### Source material:
****************

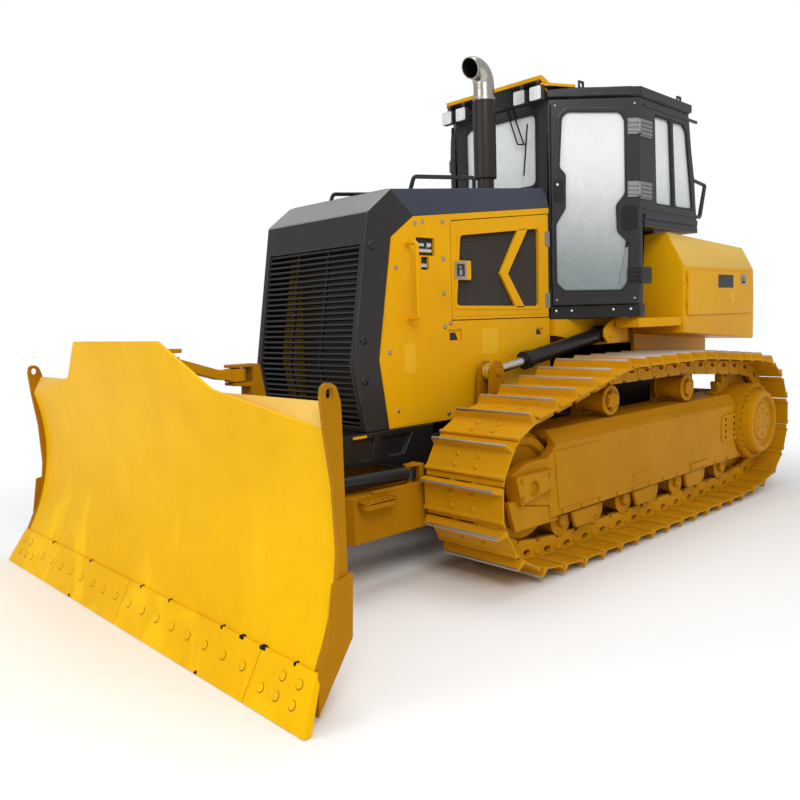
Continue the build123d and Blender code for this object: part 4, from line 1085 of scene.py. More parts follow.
class Track(SideAssembly):
    """One closed chain of links and single-grouser shoes."""

    def wheels(self) -> list[tuple[float, float, float]]:
        """Circles (x, z, radius) that the pin line runs round, anticlockwise."""
        s = self.sizes
        low = s.tip + s.corner_wrap
        last = s.roller_first - s.roller_step * (s.rollers - 1)
        return [s.idler, *((x, z, s.carrier_wrap) for x, z in s.carriers), s.sprocket,
                (last - s.corner_past, low, s.corner_wrap), (s.roller_first + s.corner_past, low, s.corner_wrap)]

    def pins(self) -> list[Vector]:
        """Pins spaced evenly round the chain, from where it leaves the idler."""
        wheels = self.wheels()
        leaving = []
        for (x0, z0, r0), (x1, z1, r1) in zip(wheels, wheels[1:] + wheels[:1]):
            span = math.hypot(x1 - x0, z1 - z0)
            leaving.append(math.atan2(z1 - z0, x1 - x0) - math.acos((r0 - r1) / span))
        arcs = []
        for index, (x, z, r) in enumerate(wheels):
            start = leaving[index - 1]
            turn = (leaving[index] - start) % math.tau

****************

### Set problem:
Write out exactly, please, the lines beginning at the start of the material and ending with the line that holds "(last - s.corner_past, low, s.corner_wrap), (s.roller_first", both included.

### Task solution:
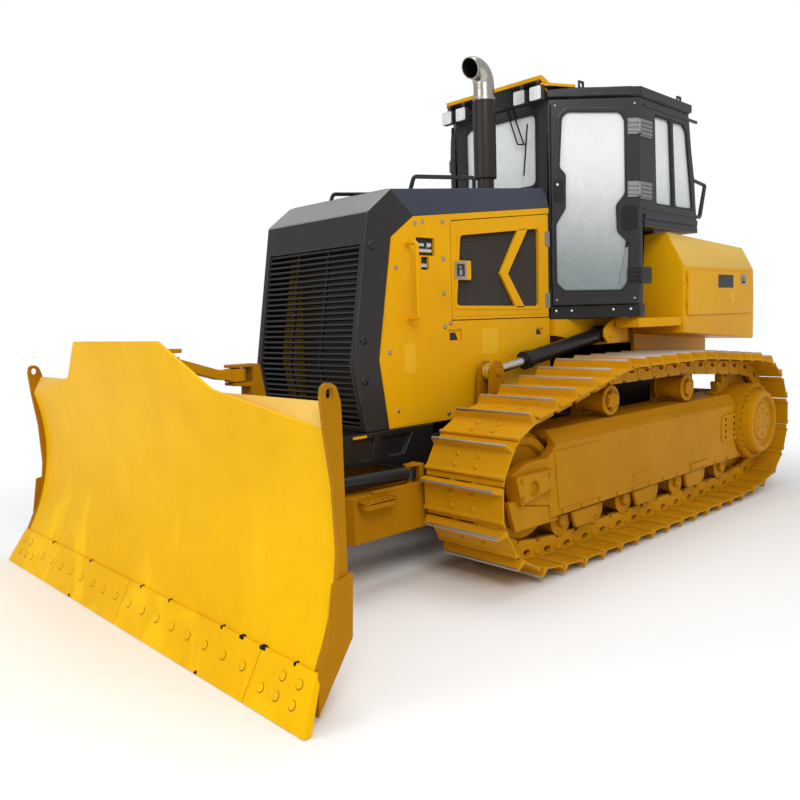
Continue the build123d and Blender code for this object: part 4, from line 1085 of scene.py. More parts follow.
class Track(SideAssembly):
    """One closed chain of links and single-grouser shoes."""

    def wheels(self) -> list[tuple[float, float, float]]:
        """Circles (x, z, radius) that the pin line runs round, anticlockwise."""
        s = self.sizes
        low = s.tip + s.corner_wrap
        last = s.roller_first - s.roller_step * (s.rollers - 1)
        return [s.idler, *((x, z, s.carrier_wrap) for x, z in s.carriers), s.sprocket,
                (last - s.corner_past, low, s.corner_wrap), (s.roller_first + s.corner_past, low, s.corner_wrap)]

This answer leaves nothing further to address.